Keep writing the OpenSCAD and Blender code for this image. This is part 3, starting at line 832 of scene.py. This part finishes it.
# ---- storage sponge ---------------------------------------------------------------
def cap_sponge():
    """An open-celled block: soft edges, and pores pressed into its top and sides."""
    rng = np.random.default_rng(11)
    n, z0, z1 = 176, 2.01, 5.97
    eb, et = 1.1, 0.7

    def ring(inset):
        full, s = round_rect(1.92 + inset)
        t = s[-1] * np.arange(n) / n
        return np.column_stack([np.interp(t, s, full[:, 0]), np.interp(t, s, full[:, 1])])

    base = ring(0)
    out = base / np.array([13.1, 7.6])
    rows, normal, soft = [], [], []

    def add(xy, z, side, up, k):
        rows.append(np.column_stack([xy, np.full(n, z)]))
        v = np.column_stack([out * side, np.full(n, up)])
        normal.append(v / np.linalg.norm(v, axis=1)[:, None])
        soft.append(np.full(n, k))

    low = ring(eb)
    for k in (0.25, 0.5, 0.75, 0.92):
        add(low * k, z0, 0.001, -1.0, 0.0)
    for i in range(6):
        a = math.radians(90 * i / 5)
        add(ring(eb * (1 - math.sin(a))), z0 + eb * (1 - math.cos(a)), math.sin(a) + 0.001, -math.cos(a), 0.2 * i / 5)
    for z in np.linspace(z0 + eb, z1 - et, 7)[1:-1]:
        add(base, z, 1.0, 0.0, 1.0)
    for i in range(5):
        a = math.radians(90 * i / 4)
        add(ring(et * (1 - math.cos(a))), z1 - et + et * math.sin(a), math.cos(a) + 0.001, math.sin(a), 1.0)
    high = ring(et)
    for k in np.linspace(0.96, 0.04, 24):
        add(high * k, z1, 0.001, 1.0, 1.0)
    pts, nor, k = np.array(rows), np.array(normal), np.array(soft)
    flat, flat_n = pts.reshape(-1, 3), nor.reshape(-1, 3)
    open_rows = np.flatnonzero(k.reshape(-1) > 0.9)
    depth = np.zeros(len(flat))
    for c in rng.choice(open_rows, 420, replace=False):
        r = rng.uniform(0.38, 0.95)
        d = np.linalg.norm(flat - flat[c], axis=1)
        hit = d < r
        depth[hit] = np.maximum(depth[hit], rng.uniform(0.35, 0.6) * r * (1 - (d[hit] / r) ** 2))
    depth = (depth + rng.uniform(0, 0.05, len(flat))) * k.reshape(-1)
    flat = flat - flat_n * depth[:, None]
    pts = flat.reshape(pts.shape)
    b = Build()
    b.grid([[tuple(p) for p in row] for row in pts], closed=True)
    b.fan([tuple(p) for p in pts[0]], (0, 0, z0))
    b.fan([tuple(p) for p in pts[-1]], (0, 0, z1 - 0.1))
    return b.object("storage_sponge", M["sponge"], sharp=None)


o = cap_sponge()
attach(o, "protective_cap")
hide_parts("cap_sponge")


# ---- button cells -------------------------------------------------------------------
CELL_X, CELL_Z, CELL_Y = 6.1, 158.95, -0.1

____

Extract the first line above and each line after it up to and including the one with "rows, normal, soft = [], [], []", please, exactly and with nothing else.

## ANSWER TO THE TASK
Keep writing the OpenSCAD and Blender code for this image. This is part 3, starting at line 832 of scene.py. This part finishes it.
# ---- storage sponge ---------------------------------------------------------------
def cap_sponge():
    """An open-celled block: soft edges, and pores pressed into its top and sides."""
    rng = np.random.default_rng(11)
    n, z0, z1 = 176, 2.01, 5.97
    eb, et = 1.1, 0.7

    def ring(inset):
        full, s = round_rect(1.92 + inset)
        t = s[-1] * np.arange(n) / n
        return np.column_stack([np.interp(t, s, full[:, 0]), np.interp(t, s, full[:, 1])])

    base = ring(0)
    out = base / np.array([13.1, 7.6])
    rows, normal, soft = [], [], []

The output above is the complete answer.